The craft beer industry as a whole is facing some of the same problems that are affecting many businesses right now. There are the rising rents and interest rates that are making it harder for longstanding businesses to stay afloat. But there are also issues specific to the beer world. While the number of operating craft breweries continues to rise, according to the Brewers Association, the beer market “shrank 5.1 percent by volume in 2023.” Brewers Association chief economist Bart Watson attributes this to consumers opting for different kinds of alcohol. But overall, this creates an incredibly competitive distribution market. 
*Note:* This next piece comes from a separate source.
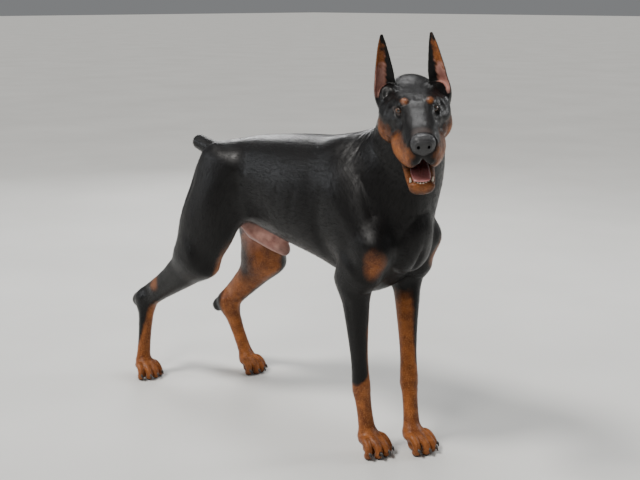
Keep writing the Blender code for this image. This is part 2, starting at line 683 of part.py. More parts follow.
def settle(target, depth, rounds):
    """Moves the vertices along their normals onto the surface where depth is 0."""
    for _ in range(rounds):
        points = vectors(target, "co")
        step = np.clip(depth(points), -0.008, 0.008)[:, None]
        points -= vectors(target, "normal") * step * 0.8
        target.data.vertices.foreach_set("co", points.astype(np.float32).ravel())
        target.data.update()


def rough_mesh(name, groups, kind):
    """One mesh of the plain shapes of the forms of this kind. A group is forms and their matrix."""
    mesh = bmesh.new()
    for forms, matrix in groups:
        part = bmesh.new()
        for form_kind, form in forms:
            if form_kind == kind:
                form.add_mesh(part)
        part.transform(matrix)
        data = bpy.data.meshes.new("part")
        part.to_mesh(data)
        part.free()
        mesh.from_mesh(data)
        bpy.data.meshes.remove(data)
    return new_object(name, mesh)


def smooth_solid(name, groups, depth, voxel):
    """The forms joined and cut, remeshed evenly and settled on their smooth surface."""
    solid = rough_mesh(name, groups, "add")
    remesh(solid, voxel)
    cutter = rough_mesh("cutter", groups, "cut")
    if len(cutter.data.vertices):
        boolean(solid, cutter, "DIFFERENCE", "MANIFOLD")
        remesh(solid, voxel)
    discard(cutter)
    keep_one(solid)
    settle(solid, depth, 6)
    remesh(solid, voxel)
    keep_one(solid)
    settle(solid, depth, 2)
    return solid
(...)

This is why both Infante and Costello hope that Ulukaya leans into the locality of Anchor Brewing. “You can’t turn a craft brewery like Anchor corporate,” says Costello. “We could just chill and make cool beer. But for a corporation, that’s almost impossible. [It’s about] profit and money signs in people’s eyes.” The goal of the profit line forever climbing up isn’t sustainable for any business, but that’s especially not the case for food and beverage, an industry in which attempting to release your own version of the latest trend to chase profits often results in bad-quality products and a dilution of the brand. This is something Costello and the other workers in the proposed co-op understood. Their goal was to focus distribution in California, and to “reverse choices customers saw as ‘trend-chasing’ by staying with our traditional recipes and avoiding the over-hopped, seltzer-based fads of current times.”
Although Ulukaya hasn’t said much about his plans beyond reopening the brewery, Costello hopes he can trust Ulukaya’s word that he wants to bring back as much of the former team as possible. The Anchor Union has posted that they have repeatedly requested a meeting with Ulukaya to speak about the future. “We know that facility like nobody else. It wouldn’t be that difficult to just turn on some machines and start brewing beer,” he says. But for now, he waits.